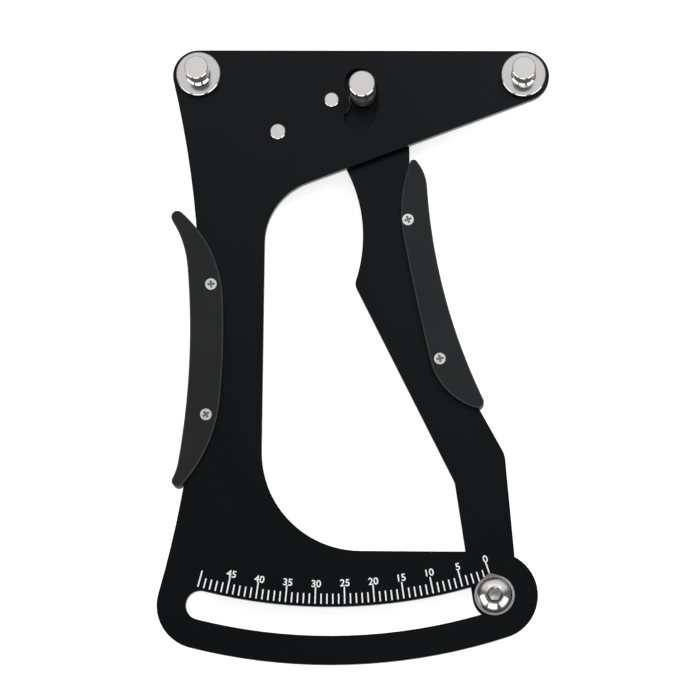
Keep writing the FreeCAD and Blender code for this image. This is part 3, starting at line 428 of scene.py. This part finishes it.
def pointer_steel(name):
    """Satin stamped steel, with painted olive shade of the screw head towards the pointer's tip."""
    material, tree, shader = new_material(name)
    where = coordinates(tree, (*middle("pointer_screw").xy, 0))
    grain = noise(tree, where, POINTER_GRAIN, detail=3.0)
    reach = combine_vectors(tree, "DOT_PRODUCT", where, POINTER_WAY)
    tint = rescale(tree, reach, POINTER_FADE)
    # painted olive shade of the screw head towards the pointer's tip
    color = cover(tree, color_between(tree, grain, *POINTER_TONES), tint, POINTER_HEAD_SHADE)
    shader.inputs["Metallic"].default_value = POINTER_METALLIC
    surface(tree, shader, color, rescale(tree, grain, NOISE_SPAN, POINTER_ROUGHNESS),
            [(grain, SHALLOW)])
    return material


def natural_plastic(name):
    """Unpigmented acetal, a little translucent."""
    material, tree, shader = new_material(name)
    grain = noise(tree, coordinates(tree), ACETAL_GRAIN)
    shader.inputs["Subsurface Weight"].default_value = ACETAL_SCATTER
    shader.inputs["Subsurface Scale"].default_value = ACETAL_SCATTER_SIZE
    surface(tree, shader, color_between(tree, grain, *ACETAL_TONES),
            rescale(tree, grain, NOISE_SPAN, ACETAL_ROUGHNESS), [(grain, SHALLOW)])
    return material


def white_ink(name):
    """Screen-printed ink: nearly even white, with a dry, slightly mottled surface."""
    material, tree, shader = new_material(name)
    mottle = noise(tree, coordinates(tree), INK_MOTTLE, detail=3.0)
    surface(tree, shader, color_between(tree, mottle, *INK_TONES),
            rescale(tree, mottle, NOISE_SPAN, INK_ROUGHNESS), [(mottle, SHALLOW)])
    return material


def dress(node, material):
    """Give a CAD node one material."""
    mesh = nodes[node].data
    mesh.materials.clear()
    mesh.materials.append(material)


def dress_all():
    """Give every CAD node its finish."""
    dress("body_plate", black_anodised("body_black"))
    dress("lever_plate", black_anodised("lever_black", LEVER_SHIFT))
    plastic = grip_plastic("grip_plastic")
    zinc = plain_metal("zinc", ZINC_TINT, ZINC_ROUGHNESS, ZINC_GRAIN)
    for side in ("left", "right"):
        dress(side + "_grip_front", plastic)
        dress(side + "_grip_rear", plastic)
        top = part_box(side + "_grip_screws")[1].z
        # the crosses of the screws get painted shade below their top
        dress(side + "_grip_screws",
              plain_metal(side + "_screw_zinc", SCREW_TINT, ZINC_ROUGHNESS, ZINC_GRAIN,
                          shaded_under=top - CROSS_CLEAR, metallic=SCREW_METALLIC))
        dress(side + "_grip_nuts", zinc)
    for node in ("pivot_pin", "spring_anchor"):
        dress(node, turned_steel(node + "_steel", middle(node)))
    for node in ("left_post", "right_post"):
        dress(node, turned_steel(node + "_steel", middle(node), foot=POST_FOOT))
    # the middle post's dark foot is painted shade, on hazier steel
    dress("middle_post", turned_steel("middle_post_steel", middle("middle_post"),
                                      foot=MIDDLE_SHADED_FOOT, hazy_foot=True))
    dress("pointer_screw", turned_steel("pointer_screw_steel", middle("pointer_screw"),
                                        recess=SOCKET_ROUND, rim=HEAD_RIM))
    dress("pointer", pointer_steel("pointer_steel"))
    for node in ("guide_sleeve", "nut_washer", "pointer_nut", "spring_spool", "pivot_washer"):
        dress(node, zinc)
    dress("return_spring",
          plain_metal("spring_steel", SPRING_TINT, SPRING_ROUGHNESS, SPRING_GRAIN))
    dress("slide_washer", natural_plastic("acetal"))


# ---------------------------------------------------------------- return spring
def wind_spring():
    """The return spring: a copy of its packed mesh in the same place, shown instead of the hidden
    packed node.
    """
    packed = nodes["return_spring"]
    piece = bpy.data.objects.new("wound_return_spring", packed.data.copy())
    bpy.context.scene.collection.objects.link(piece)
    piece.matrix_world = packed.matrix_world
    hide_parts("return_spring")
    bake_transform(piece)


# ---------------------------------------------------------------- printed scale
def scale_frame(number):
    """Directions along the arc and towards the pivot at a number of the scale."""
    angle = ZERO_ANGLE - number * TICK_STEP
    along = Vector((math.cos(angle), math.sin(angle), 0))
    inward = Vector((-math.sin(angle), math.cos(angle), 0))
    return along, inward


def add_piece(name, vertices, faces, material, body):
    """A piece of the visual model that goes with a body."""
    mesh = bpy.data.meshes.new(name)
    mesh.from_pydata(vertices, [], faces)
    mesh.materials.append(material)
    piece = bpy.data.objects.new(name, mesh)
    bpy.context.scene.collection.objects.link(piece)
    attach(piece, body)


def scale_lines(front, ink):
    """The scale's lines, each a thin slab of ink on the front face."""
    centre = Vector((PIVOT.x, PIVOT.y, 0))
    box_faces = ((3, 2, 1, 0), (4, 5, 6, 7), (1, 5, 4, 0), (2, 6, 5, 1), (3, 7, 6, 2), (0, 4, 7, 3))
    vertices, faces = [], []
    for number in range(TICK_COUNT):
        along, inward = scale_frame(number)
        inner = TICK_SHORT if number % LONG_EVERY else TICK_LONG
        first = len(vertices)
        for height in (front, front + INK_THICK):
            for radius, side in ((TICK_OUTER, -1), (TICK_OUTER, 1), (inner, 1), (inner, -1)):
                spot = centre - inward * radius + along * side * TICK_WIDTH / 2
                vertices.append((spot.x, spot.y, height))
        faces += [tuple(first + corner for corner in face) for face in box_faces]
    add_piece("scale_lines", vertices, faces, ink, "body")


def digit_mesh(text):
    """A number as a flat slab of ink of the print's height, centred on the origin."""
    curve = bpy.data.curves.new("digits", "FONT")
    curve.body = text
    curve.extrude = 0.5
    curve.offset = DIGIT_BOLDER
    curve.resolution_u = DIGIT_STEPS
    carrier = bpy.data.objects.new("digits", curve)
    bpy.context.scene.collection.objects.link(carrier)
    bpy.context.view_layer.update()
    evaluated = carrier.evaluated_get(bpy.context.evaluated_depsgraph_get())
    mesh = bpy.data.meshes.new_from_object(evaluated)
    bpy.data.objects.remove(carrier)
    low, high = (Vector([end(vertex.co[axis] for vertex in mesh.vertices) for axis in range(3)])
                 for end in (min, max))
    tall = NUMBER_HEIGHT / (high.y - low.y)
    stretch = (tall * DIGIT_WIDER, tall, INK_THICK / (high.z - low.z))
    mesh.transform(Matrix.Translation(-(low + high) / 2))
    mesh.transform(Matrix.Diagonal((*stretch, 1.0)))
    return mesh


def scale_numbers(front, ink):
    """The scale's plain numbers, one at each long line but the last, with their tops inward."""
    centre = Vector((PIVOT.x, PIVOT.y, front + INK_THICK / 2))
    vertices, faces = [], []
    for radius_mm, number in zip(NUMBER_RADII_MM, range(0, LAST_NUMBER + 1, LONG_EVERY)):
        along, inward = scale_frame(number)
        spot = centre - inward * radius_mm * MM + along * NUMBER_ALONG
        mesh = digit_mesh(str(number))
        first = len(vertices)
        for vertex in mesh.vertices:
            x, y, z = vertex.co
            vertices.append(tuple(spot + along * x + inward * y + Vector((0, 0, z))))
        faces += [tuple(first + corner for corner in face.vertices) for face in mesh.polygons]
        bpy.data.meshes.remove(mesh)
    add_piece("scale_numbers", vertices, faces, ink, "body")


# ---------------------------------------------------------------- stage
def seen_directly(tree, path):
    """1 for camera, glossy and transmission rays, else 0."""
    total = path.outputs["Is Camera Ray"]
    for ray in ("Is Glossy Ray", "Is Transmission Ray"):
        total = combine(tree, "MAXIMUM", total, path.outputs[ray])
    return total


def make_floor():
    """A floor at the level on which the meter lies, pale near it and grey further out.

    It glows for the camera and for reflections, yet keeps the meter's shadow.
    """
    bpy.ops.mesh.primitive_plane_add(size=FLOOR_SIZE, location=(0, 0, cad_box[0][2]))
    floor = bpy.context.object
    floor.name = "floor"
    material, tree, shader = new_material("floor")
    far = rescale(tree, combine_vectors(tree, "LENGTH", coordinates(tree)), FLOOR_FADE)
    tree.links.new(cover(tree, FLOOR_NEAR, far, FLOOR_FAR), shader.inputs["Base Color"])
    shader.inputs["Roughness"].default_value = FLOOR_ROUGHNESS
    shader.inputs["Specular IOR Level"].default_value = 0.0
    path = tree.nodes.new("ShaderNodeLightPath")
    near = combine(tree, "SUBTRACT", 1.0, far)
    close = combine(tree, "MULTIPLY", seen_directly(tree, path), near)
    beyond = combine(tree, "MULTIPLY", path.outputs["Is Camera Ray"], far)
    glow = combine(tree, "ADD", combine(tree, "MULTIPLY", close, FLOOR_LIFT), beyond)
    shader.inputs["Emission Color"].default_value = (*WHITE, 1.0)
    tree.links.new(glow, shader.inputs["Emission Strength"])
    floor.data.materials.append(material)


def make_sky():
    """A soft dome of light, brightest low behind the posts; the camera itself sees white."""
    world = bpy.data.worlds.new("studio")
    world.use_nodes = True
    bpy.context.scene.world = world
    tree = world.node_tree
    background = tree.nodes["Background"]
    source = tree.nodes.new("ShaderNodeTexCoord")
    facing = combine_vectors(tree, "DOT_PRODUCT", source.outputs["Generated"], SKY_TOWARDS)
    level = rescale(tree, facing, SKY_FADE, SKY_STRENGTHS, "SMOOTHSTEP")
    path = tree.nodes.new("ShaderNodeLightPath")
    strength = tree.nodes.new("ShaderNodeMix")
    strength.data_type = "FLOAT"
    strength.inputs["B"].default_value = 1.0
    tree.links.new(level, strength.inputs["A"])
    tree.links.new(path.outputs["Is Camera Ray"], strength.inputs["Factor"])
    tree.links.new(strength.outputs["Result"], background.inputs["Strength"])
    background.inputs["Color"].default_value = (*WHITE, 1.0)


def add_soft_box(name, place, width, height, radiance, color=WHITE, mirrored=True):
    """A rectangular soft box at a place, facing the meter; its power follows from its size."""
    light = bpy.data.lights.new(name, "AREA")
    light.shape = "RECTANGLE"
    light.size = width
    light.size_y = height
    light.energy = radiance * math.pi * width * height
    light.color = color
    lamp = bpy.data.objects.new(name, light)
    lamp.location = place
    lamp.rotation_euler = place.to_track_quat("Z", "Y").to_euler()
    lamp.visible_glossy = mirrored
    bpy.context.scene.collection.objects.link(lamp)


def make_lights():
    """Three low soft boxes on the scale's side, which the domed metal mirrors, and three more.

    Those are a panel over the posts, a key at their right and a fill.
    """
    level, rise = math.cos(BOX_ELEVATION), math.sin(BOX_ELEVATION)
    for number, (azimuth, width) in enumerate(BOX_AZIMUTHS_WIDTHS):
        turn = math.radians(azimuth)
        direction = Vector((math.sin(turn) * level, -math.cos(turn) * level, rise))
        add_soft_box("soft_box_%d" % number, direction * BOX_DISTANCE, width, BOX_HEIGHT,
                     BOX_RADIANCE)
    add_soft_box("top_panel", TOP_PLACE, TOP_WIDTH, TOP_HEIGHT, TOP_RADIANCE)
    add_soft_box("key", KEY_PLACE, KEY_SIZE, KEY_SIZE, KEY_RADIANCE, color=KEY_COLOR)
    add_soft_box("fill", FILL_PLACE, FILL_SIZE, FILL_SIZE, FILL_RADIANCE, mirrored=False)


def make_camera():
    """The camera, turned about its own axis by its roll."""
    roll = Matrix.Rotation(CAMERA_ROLL, 3, "Z")
    straight = Vector((math.tan(CAMERA_RIGHT), -math.tan(CAMERA_BELOW), 1.0)).normalized()
    back = roll @ straight
    up = roll @ Vector((0, 1, 0))
    right = up.cross(back).normalized()
    turned = Matrix((right, back.cross(right), back)).transposed()
    lens = bpy.data.cameras.new("camera")
    lens.sensor_fit = "HORIZONTAL"
    lens.sensor_width = SENSOR
    lens.lens = SENSOR * FOCAL_PIXELS / IMAGE_SIZE
    lens.clip_start = CLIP_START
    lens.clip_end = CLIP_END
    camera = bpy.data.objects.new("camera", lens)
    camera.matrix_world = Matrix.Translation(AIM + back * CAMERA_DISTANCE) @ turned.to_4x4()
    bpy.context.scene.collection.objects.link(camera)
    bpy.context.scene.camera = camera


dress_all()
wind_spring()
front_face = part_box("body_plate")[1].z
print_ink = white_ink("scale_ink")
scale_lines(front_face, print_ink)
scale_numbers(front_face, print_ink)
make_floor()
make_sky()
make_lights()
make_camera()
bpy.context.scene.view_settings.view_transform = "Standard"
-------------------------
__EXERCISE__:
Print only the run of lines that begins with the line containing "bake_transform(piece)" and ends with the line containing "attach(piece, body)", both included, exactly as they read.

__EXERCISE OUTPUT__:
    bake_transform(piece)


# ---------------------------------------------------------------- printed scale
def scale_frame(number):
    """Directions along the arc and towards the pivot at a number of the scale."""
    angle = ZERO_ANGLE - number * TICK_STEP
    along = Vector((math.cos(angle), math.sin(angle), 0))
    inward = Vector((-math.sin(angle), math.cos(angle), 0))
    return along, inward


def add_piece(name, vertices, faces, material, body):
    """A piece of the visual model that goes with a body."""
    mesh = bpy.data.meshes.new(name)
    mesh.from_pydata(vertices, [], faces)
    mesh.materials.append(material)
    piece = bpy.data.objects.new(name, mesh)
    bpy.context.scene.collection.objects.link(piece)
    attach(piece, body)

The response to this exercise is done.